Nem tudo o que sai das mãos de um artista é uma obra de arte. “Nem tudo o que o artista cria é obra de qualidade. Cerca de um quarto dos trabalhos que eu fiz, pus de parte ou destruí e há outros que só muitos anos depois reconheço não terem a qualidade inicialmente desejada. É uma questão de perspectiva”, porque a tendência natural do ser humano é para evoluir. “Há também outra coisa interessante que é eu olhar para trabalhos passados, e já não me reconhecer neles, como se tivessem sido feitos por outra pessoa a quem gostaria de ser apresentado”.
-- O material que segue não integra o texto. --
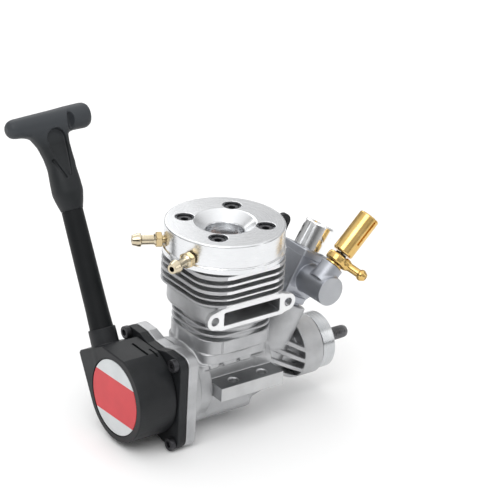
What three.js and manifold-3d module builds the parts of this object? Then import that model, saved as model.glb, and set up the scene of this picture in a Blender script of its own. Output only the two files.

Sobre o seu projecto para a criação de um Centro de Gravura e Desenho em Tavira apenas disse: “o projecto está agora em curso e por isso não quero entrar agora em grandes pormenores sobre ele. Este baseia-se na minha oferta à Câmara de Tavira de cerca de 3400 obras de gravura na maior parte da minha autoria mas em que se inclui também um importante núcleo de gravuras e desenhos, tanto de artistas portugueses como estrangeiros. O Centro será essencialmente constituído por uma galeria, uma área de estudo e consulta, uma biblioteca, bem como os necessários serviços administrativos. Não se trata de uma Casa Museu, mas sim de um Centro que se pretende vivo e activo, e onde umas três ou quatro vezes por ano haverão exposições baseadas na colecção, não estando, no entanto, posta de parte a ideia de levar a cabo exposições de artistas não representados no Centro. O Centro incluirá também uma importante colecção de postais antigos bem como uma outra de cartazes. O seu todo ficará propriedade da Câmara Municipal de Tavira”.